>> begin RAW DATA

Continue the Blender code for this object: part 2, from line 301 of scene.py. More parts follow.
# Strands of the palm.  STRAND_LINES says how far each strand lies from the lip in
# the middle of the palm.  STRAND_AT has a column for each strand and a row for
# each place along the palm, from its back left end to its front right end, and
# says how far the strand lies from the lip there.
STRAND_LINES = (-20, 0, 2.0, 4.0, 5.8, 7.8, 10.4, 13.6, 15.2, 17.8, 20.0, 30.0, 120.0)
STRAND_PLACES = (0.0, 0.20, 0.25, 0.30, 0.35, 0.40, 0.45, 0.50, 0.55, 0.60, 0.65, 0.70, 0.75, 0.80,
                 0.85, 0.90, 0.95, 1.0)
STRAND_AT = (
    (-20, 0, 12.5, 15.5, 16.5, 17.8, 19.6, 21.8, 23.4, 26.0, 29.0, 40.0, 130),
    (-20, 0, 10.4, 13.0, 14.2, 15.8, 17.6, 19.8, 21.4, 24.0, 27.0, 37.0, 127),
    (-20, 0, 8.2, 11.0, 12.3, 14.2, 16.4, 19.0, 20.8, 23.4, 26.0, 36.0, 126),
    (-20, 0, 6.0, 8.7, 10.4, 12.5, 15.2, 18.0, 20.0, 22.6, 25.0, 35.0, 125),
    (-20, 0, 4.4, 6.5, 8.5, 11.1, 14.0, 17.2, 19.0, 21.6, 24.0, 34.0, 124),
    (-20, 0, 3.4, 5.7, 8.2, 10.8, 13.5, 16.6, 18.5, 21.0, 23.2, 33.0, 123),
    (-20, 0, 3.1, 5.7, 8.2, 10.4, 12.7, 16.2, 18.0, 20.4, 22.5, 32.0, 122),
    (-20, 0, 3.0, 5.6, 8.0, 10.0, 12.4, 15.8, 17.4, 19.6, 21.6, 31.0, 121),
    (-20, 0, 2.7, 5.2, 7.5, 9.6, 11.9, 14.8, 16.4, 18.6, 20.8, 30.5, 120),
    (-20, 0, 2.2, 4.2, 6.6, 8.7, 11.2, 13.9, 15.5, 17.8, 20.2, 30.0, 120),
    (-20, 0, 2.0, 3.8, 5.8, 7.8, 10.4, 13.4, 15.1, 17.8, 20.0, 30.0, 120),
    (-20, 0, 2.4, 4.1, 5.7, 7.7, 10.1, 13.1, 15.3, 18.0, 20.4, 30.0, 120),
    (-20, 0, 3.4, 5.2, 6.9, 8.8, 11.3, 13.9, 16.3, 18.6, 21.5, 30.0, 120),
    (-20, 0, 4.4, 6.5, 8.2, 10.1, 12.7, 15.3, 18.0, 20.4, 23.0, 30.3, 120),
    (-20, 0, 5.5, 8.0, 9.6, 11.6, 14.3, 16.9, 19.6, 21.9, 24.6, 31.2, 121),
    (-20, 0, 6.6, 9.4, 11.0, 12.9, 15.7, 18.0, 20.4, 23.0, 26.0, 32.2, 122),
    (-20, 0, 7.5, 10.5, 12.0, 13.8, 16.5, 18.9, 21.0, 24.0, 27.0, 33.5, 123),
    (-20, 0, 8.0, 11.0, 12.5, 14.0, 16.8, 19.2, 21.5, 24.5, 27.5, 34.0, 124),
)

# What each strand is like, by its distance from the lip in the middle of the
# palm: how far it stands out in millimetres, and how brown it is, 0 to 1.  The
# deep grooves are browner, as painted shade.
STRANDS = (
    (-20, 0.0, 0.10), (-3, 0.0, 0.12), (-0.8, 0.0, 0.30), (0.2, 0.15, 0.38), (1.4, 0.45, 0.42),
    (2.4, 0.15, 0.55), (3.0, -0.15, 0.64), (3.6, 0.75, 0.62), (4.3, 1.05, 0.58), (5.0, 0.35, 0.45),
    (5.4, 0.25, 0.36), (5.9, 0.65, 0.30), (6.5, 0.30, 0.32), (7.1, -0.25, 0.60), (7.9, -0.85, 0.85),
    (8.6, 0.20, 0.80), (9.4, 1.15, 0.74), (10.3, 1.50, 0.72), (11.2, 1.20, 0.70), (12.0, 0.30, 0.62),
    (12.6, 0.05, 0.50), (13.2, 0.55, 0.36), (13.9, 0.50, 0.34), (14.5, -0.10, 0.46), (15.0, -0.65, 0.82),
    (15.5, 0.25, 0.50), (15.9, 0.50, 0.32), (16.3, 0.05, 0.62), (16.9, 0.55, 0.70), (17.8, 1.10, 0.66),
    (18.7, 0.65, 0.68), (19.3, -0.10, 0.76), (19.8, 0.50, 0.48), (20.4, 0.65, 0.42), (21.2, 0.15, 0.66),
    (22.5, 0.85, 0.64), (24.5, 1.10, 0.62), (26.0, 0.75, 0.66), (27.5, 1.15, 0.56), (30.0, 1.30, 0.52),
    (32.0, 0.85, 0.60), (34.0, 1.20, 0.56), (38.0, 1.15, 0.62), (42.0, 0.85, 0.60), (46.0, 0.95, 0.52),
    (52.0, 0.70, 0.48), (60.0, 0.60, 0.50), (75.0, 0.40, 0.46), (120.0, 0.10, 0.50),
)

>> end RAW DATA
>> begin RAW DATA

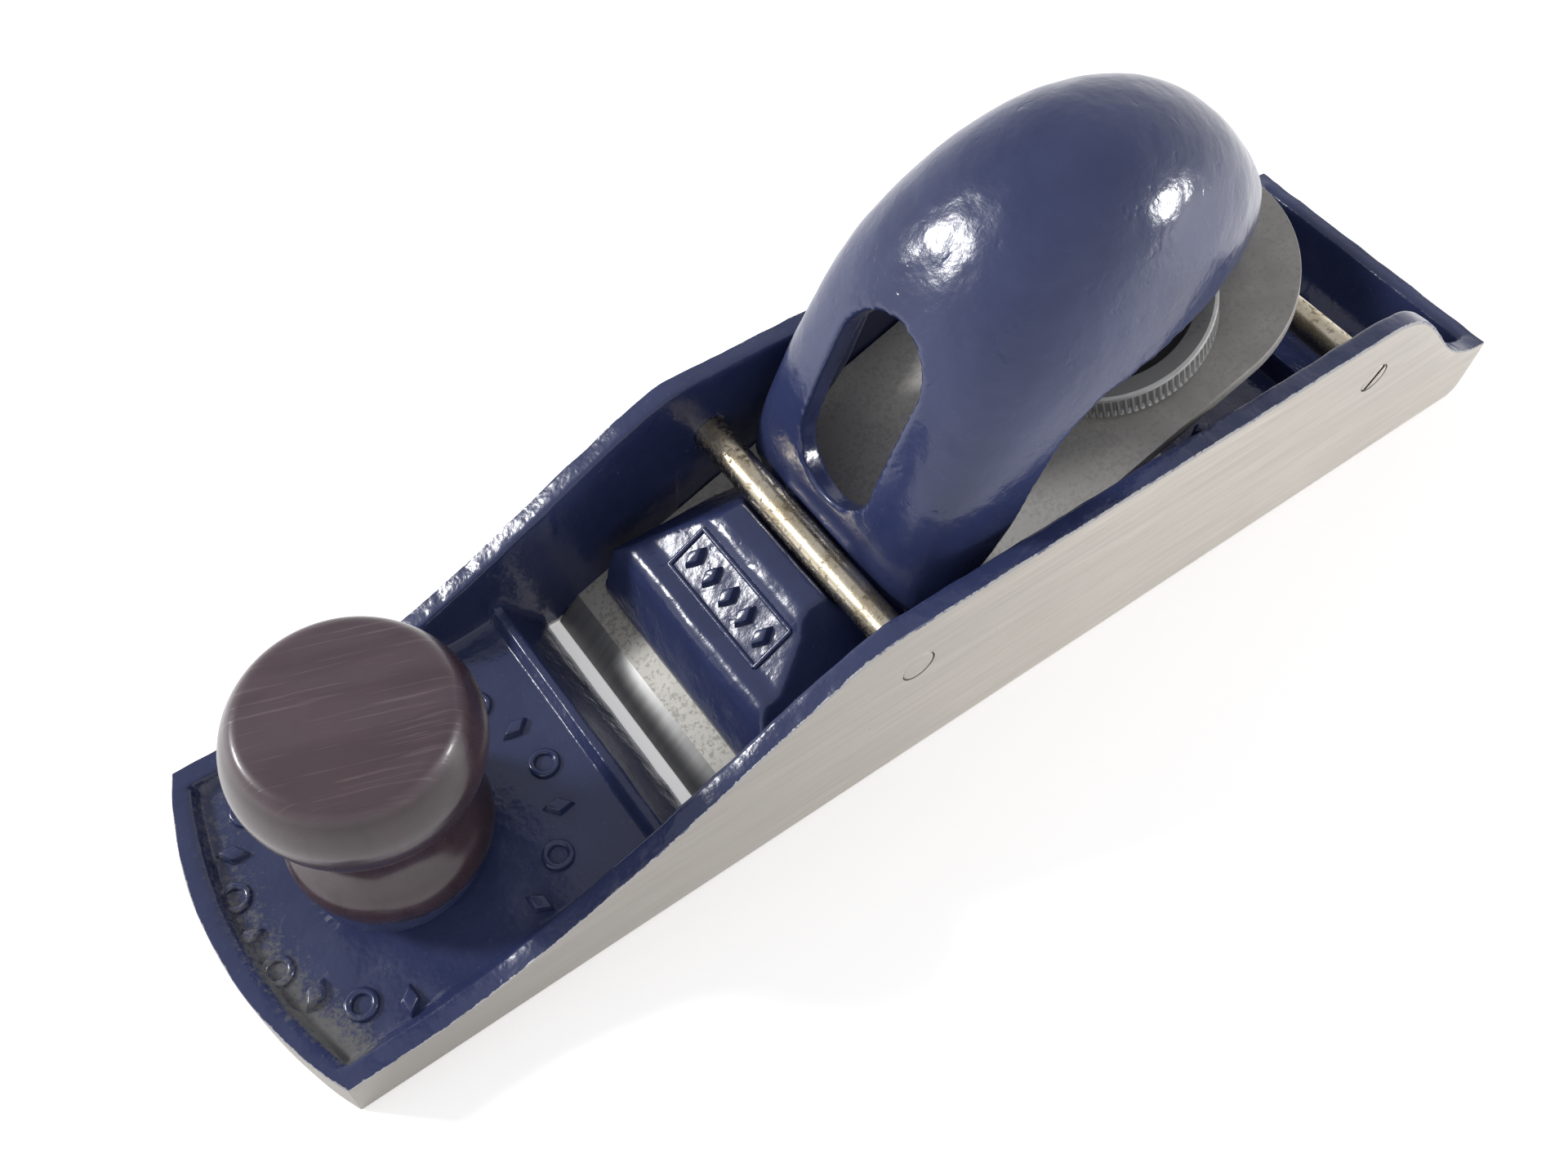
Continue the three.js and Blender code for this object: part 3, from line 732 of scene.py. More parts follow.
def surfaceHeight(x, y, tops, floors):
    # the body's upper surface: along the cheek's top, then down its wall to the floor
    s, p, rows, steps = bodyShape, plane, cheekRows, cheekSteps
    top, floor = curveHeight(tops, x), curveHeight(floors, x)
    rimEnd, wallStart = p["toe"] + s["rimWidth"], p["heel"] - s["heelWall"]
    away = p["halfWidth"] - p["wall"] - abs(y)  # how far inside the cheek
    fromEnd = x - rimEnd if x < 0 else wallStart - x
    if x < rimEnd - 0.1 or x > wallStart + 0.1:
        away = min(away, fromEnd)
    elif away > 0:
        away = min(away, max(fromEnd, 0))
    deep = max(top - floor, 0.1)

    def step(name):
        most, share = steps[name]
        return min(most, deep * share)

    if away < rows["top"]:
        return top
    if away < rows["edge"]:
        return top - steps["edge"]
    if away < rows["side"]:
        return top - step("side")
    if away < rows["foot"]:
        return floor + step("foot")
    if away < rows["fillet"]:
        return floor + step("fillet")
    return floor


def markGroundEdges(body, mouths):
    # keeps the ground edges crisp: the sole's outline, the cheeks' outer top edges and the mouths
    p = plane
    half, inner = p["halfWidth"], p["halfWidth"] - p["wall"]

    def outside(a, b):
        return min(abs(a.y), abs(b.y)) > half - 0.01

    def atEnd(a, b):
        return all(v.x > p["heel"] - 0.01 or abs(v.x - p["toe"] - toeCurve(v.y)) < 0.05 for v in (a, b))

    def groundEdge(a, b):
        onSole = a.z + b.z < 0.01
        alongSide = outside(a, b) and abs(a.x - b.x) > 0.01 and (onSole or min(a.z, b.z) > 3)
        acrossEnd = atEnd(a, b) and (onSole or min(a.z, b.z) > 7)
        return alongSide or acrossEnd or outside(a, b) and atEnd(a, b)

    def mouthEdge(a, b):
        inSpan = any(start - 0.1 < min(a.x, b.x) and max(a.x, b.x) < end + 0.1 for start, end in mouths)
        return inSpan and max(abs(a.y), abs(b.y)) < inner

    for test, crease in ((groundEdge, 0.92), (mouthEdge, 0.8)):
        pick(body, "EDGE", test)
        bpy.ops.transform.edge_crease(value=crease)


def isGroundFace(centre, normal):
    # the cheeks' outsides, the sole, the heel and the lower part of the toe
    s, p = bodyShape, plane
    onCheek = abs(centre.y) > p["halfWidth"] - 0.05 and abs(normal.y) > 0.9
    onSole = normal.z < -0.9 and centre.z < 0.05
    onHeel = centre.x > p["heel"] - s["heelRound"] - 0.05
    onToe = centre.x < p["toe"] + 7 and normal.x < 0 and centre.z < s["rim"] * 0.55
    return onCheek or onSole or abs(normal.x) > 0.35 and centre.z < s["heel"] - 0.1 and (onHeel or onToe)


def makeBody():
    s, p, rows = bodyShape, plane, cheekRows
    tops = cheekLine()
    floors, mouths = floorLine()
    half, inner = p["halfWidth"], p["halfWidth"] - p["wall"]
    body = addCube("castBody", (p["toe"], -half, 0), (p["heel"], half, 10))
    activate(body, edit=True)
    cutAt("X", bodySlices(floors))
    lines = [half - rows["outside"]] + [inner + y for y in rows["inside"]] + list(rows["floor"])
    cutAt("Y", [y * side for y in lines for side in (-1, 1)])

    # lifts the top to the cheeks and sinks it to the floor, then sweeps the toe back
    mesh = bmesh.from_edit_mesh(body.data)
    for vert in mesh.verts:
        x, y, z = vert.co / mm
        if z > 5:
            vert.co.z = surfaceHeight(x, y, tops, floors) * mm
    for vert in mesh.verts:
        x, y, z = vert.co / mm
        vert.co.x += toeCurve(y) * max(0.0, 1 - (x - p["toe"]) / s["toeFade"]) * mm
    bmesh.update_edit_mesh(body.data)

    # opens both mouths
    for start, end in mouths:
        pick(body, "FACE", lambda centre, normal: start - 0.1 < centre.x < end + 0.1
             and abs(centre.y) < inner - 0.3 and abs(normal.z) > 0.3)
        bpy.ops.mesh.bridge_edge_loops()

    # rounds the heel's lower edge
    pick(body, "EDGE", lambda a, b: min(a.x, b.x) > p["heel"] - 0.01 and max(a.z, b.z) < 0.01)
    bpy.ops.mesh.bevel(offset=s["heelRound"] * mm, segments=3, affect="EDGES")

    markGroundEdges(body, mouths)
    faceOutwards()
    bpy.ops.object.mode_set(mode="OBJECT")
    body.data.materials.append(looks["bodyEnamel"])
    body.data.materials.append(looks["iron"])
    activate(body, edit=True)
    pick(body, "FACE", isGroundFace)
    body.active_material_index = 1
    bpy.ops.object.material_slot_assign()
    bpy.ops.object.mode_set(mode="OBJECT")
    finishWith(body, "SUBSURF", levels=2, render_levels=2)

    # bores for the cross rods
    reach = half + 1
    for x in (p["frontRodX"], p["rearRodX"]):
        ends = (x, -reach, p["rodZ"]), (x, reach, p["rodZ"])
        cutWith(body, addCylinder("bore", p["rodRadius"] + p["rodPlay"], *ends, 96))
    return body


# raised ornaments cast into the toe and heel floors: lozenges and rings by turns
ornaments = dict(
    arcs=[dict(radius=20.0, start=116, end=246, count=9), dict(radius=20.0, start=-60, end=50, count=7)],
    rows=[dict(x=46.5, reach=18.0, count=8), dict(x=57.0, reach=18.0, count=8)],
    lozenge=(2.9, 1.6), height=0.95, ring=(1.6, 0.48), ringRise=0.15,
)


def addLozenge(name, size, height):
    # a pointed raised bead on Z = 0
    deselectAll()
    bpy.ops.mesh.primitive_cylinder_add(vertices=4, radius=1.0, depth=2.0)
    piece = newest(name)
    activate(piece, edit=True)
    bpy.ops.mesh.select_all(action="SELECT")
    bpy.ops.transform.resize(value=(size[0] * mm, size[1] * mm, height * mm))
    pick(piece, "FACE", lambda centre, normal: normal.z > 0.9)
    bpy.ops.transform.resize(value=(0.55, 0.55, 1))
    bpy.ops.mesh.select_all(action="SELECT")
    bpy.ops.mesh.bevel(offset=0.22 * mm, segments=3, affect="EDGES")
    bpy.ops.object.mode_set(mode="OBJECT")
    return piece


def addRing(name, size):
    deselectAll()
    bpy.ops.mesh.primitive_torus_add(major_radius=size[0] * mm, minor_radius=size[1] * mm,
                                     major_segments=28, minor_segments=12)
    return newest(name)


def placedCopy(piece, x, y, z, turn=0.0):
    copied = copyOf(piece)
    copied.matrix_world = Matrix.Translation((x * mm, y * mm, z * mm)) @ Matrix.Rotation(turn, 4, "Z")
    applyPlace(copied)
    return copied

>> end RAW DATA

**YOUR TASK**
Reproduce each line holding the word "this".

**TASK OUTPUT**
Continue the Blender code for this object: part 2, from line 301 of scene.py. More parts follow.
Continue the three.js and Blender code for this object: part 3, from line 732 of scene.py. More parts follow.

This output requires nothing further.